- **Do this**:
Exactly the lines between the line containing "const strap = new THREE.Group();" and the line containing "cad_parts[node].hide_render = cad_parts[node].hide_viewport", together with those two lines, are to be output.

▬▬▬▬▬▬▬▬▬▬

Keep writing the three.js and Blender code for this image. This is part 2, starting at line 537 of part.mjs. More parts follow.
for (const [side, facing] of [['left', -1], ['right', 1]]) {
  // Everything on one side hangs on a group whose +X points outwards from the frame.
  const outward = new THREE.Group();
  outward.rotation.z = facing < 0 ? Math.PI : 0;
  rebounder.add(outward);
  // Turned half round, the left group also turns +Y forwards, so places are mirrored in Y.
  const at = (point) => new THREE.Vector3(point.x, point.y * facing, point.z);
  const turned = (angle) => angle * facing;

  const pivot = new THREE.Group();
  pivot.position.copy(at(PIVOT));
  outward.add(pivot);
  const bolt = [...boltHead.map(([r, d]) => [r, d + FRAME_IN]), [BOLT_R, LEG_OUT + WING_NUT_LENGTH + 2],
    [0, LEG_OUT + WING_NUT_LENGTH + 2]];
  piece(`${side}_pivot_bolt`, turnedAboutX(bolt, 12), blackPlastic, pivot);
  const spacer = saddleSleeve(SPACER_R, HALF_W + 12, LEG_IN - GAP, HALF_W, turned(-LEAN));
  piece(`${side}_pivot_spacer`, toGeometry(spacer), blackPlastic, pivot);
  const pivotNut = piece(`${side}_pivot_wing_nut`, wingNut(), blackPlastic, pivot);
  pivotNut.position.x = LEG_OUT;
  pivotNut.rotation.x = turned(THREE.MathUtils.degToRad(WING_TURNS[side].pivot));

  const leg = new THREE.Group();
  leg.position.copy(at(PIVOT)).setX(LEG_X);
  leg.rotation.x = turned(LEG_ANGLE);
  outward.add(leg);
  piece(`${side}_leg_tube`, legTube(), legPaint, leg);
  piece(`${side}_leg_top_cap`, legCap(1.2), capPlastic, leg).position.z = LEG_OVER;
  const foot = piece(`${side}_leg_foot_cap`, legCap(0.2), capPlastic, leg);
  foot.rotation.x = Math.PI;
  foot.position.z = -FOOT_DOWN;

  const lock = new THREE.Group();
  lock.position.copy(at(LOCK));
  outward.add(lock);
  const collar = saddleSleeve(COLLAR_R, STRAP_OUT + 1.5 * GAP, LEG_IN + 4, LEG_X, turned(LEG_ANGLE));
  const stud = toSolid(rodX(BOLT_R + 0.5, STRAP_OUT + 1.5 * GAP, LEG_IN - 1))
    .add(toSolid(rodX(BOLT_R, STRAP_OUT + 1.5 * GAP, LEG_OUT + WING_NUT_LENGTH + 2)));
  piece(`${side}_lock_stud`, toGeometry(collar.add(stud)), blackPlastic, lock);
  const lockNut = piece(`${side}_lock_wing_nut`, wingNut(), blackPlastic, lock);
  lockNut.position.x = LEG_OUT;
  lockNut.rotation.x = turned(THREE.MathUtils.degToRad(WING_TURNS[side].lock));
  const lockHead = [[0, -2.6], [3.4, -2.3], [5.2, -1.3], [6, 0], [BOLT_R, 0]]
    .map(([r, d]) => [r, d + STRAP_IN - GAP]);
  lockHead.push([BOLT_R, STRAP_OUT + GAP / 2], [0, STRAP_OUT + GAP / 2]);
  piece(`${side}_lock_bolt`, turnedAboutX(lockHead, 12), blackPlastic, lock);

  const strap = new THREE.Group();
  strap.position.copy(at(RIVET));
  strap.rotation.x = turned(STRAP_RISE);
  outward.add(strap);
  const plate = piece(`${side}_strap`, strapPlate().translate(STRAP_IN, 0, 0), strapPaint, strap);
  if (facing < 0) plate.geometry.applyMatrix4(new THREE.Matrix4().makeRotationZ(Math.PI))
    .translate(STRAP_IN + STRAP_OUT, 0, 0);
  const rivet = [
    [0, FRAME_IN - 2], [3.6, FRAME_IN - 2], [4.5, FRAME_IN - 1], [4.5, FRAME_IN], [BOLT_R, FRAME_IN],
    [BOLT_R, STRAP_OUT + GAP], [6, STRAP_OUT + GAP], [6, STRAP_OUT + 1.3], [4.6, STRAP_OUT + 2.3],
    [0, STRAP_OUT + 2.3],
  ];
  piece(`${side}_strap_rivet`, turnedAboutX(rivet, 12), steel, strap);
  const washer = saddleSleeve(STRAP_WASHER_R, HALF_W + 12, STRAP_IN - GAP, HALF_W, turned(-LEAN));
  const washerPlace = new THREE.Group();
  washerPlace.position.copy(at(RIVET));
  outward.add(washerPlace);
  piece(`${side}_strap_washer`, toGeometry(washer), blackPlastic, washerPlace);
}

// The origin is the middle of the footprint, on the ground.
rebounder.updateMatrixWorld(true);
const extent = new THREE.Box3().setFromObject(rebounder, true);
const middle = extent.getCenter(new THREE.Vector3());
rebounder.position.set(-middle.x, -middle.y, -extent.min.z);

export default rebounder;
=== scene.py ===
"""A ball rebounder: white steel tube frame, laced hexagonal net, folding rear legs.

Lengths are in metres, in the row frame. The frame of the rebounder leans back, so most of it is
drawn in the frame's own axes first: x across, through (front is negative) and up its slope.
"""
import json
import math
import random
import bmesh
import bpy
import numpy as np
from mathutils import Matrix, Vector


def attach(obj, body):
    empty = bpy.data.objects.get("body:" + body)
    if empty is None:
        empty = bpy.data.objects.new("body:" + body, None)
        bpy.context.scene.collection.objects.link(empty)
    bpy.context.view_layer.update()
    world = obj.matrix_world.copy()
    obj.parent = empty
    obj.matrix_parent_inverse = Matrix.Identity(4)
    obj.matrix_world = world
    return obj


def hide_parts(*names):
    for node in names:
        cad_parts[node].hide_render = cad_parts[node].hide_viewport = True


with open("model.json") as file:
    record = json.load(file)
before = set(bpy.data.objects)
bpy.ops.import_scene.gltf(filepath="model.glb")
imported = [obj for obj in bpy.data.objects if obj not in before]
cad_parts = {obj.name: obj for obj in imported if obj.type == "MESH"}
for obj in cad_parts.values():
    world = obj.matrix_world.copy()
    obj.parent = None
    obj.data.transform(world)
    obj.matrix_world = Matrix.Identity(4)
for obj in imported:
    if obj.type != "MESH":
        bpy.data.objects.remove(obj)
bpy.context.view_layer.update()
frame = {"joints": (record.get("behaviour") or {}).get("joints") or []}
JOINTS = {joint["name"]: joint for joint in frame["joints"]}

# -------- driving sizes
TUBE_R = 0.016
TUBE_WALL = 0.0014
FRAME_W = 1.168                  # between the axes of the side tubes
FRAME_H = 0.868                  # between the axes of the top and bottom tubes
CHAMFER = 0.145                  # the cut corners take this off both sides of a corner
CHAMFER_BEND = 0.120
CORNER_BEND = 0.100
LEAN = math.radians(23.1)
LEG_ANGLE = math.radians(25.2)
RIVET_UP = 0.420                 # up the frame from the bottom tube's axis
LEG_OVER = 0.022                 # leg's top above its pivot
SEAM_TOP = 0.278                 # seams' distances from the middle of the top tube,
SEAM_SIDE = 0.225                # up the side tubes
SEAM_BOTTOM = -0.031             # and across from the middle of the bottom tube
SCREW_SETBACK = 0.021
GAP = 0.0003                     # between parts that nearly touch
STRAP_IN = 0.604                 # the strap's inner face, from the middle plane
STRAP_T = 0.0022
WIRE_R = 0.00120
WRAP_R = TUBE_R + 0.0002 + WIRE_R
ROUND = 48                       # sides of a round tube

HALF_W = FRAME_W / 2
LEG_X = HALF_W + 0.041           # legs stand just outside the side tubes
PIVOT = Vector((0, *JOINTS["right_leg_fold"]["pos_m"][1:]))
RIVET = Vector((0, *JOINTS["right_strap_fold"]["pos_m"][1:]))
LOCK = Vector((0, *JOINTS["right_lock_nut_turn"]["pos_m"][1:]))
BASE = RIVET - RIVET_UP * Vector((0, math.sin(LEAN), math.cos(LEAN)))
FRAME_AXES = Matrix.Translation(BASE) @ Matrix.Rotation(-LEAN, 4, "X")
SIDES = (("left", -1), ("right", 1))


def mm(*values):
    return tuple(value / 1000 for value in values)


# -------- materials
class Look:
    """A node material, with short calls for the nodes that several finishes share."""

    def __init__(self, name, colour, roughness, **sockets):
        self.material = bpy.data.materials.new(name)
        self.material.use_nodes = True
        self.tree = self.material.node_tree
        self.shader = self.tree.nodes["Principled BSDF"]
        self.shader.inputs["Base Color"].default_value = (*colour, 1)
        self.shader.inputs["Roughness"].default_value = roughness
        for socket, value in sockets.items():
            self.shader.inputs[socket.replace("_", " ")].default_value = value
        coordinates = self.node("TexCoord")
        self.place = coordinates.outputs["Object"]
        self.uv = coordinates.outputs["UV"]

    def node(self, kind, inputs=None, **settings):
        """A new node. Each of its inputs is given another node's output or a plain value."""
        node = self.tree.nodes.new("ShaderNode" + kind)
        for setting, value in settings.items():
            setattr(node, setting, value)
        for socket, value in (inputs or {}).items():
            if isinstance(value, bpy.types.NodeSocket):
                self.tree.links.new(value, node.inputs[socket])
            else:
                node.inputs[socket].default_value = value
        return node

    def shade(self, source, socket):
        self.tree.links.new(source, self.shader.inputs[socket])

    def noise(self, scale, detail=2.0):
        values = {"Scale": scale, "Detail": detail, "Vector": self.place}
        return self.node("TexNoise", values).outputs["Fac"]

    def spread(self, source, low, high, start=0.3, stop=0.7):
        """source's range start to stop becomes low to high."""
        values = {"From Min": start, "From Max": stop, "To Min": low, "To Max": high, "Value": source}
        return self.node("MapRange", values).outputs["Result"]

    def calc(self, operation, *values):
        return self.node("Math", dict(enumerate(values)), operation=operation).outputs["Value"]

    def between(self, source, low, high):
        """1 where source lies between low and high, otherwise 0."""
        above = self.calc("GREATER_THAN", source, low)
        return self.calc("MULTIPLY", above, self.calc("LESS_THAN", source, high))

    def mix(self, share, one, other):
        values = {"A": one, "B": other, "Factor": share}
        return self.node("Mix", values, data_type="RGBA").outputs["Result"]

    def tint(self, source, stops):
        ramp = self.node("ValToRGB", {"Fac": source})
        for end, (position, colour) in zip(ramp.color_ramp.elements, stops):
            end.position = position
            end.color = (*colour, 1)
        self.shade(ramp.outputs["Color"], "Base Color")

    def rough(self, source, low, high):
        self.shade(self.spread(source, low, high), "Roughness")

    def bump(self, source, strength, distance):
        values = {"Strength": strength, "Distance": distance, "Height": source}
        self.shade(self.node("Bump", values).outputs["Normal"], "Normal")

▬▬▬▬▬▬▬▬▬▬

- **Solution**:
  const strap = new THREE.Group();
  strap.position.copy(at(RIVET));
  strap.rotation.x = turned(STRAP_RISE);
  outward.add(strap);
  const plate = piece(`${side}_strap`, strapPlate().translate(STRAP_IN, 0, 0), strapPaint, strap);
  if (facing < 0) plate.geometry.applyMatrix4(new THREE.Matrix4().makeRotationZ(Math.PI))
    .translate(STRAP_IN + STRAP_OUT, 0, 0);
  const rivet = [
    [0, FRAME_IN - 2], [3.6, FRAME_IN - 2], [4.5, FRAME_IN - 1], [4.5, FRAME_IN], [BOLT_R, FRAME_IN],
    [BOLT_R, STRAP_OUT + GAP], [6, STRAP_OUT + GAP], [6, STRAP_OUT + 1.3], [4.6, STRAP_OUT + 2.3],
    [0, STRAP_OUT + 2.3],
  ];
  piece(`${side}_strap_rivet`, turnedAboutX(rivet, 12), steel, strap);
  const washer = saddleSleeve(STRAP_WASHER_R, HALF_W + 12, STRAP_IN - GAP, HALF_W, turned(-LEAN));
  const washerPlace = new THREE.Group();
  washerPlace.position.copy(at(RIVET));
  outward.add(washerPlace);
  piece(`${side}_strap_washer`, toGeometry(washer), blackPlastic, washerPlace);
}

// The origin is the middle of the footprint, on the ground.
rebounder.updateMatrixWorld(true);
const extent = new THREE.Box3().setFromObject(rebounder, true);
const middle = extent.getCenter(new THREE.Vector3());
rebounder.position.set(-middle.x, -middle.y, -extent.min.z);

export default rebounder;
=== scene.py ===
"""A ball rebounder: white steel tube frame, laced hexagonal net, folding rear legs.

Lengths are in metres, in the row frame. The frame of the rebounder leans back, so most of it is
drawn in the frame's own axes first: x across, through (front is negative) and up its slope.
"""
import json
import math
import random
import bmesh
import bpy
import numpy as np
from mathutils import Matrix, Vector


def attach(obj, body):
    empty = bpy.data.objects.get("body:" + body)
    if empty is None:
        empty = bpy.data.objects.new("body:" + body, None)
        bpy.context.scene.collection.objects.link(empty)
    bpy.context.view_layer.update()
    world = obj.matrix_world.copy()
    obj.parent = empty
    obj.matrix_parent_inverse = Matrix.Identity(4)
    obj.matrix_world = world
    return obj


def hide_parts(*names):
    for node in names:
        cad_parts[node].hide_render = cad_parts[node].hide_viewport = True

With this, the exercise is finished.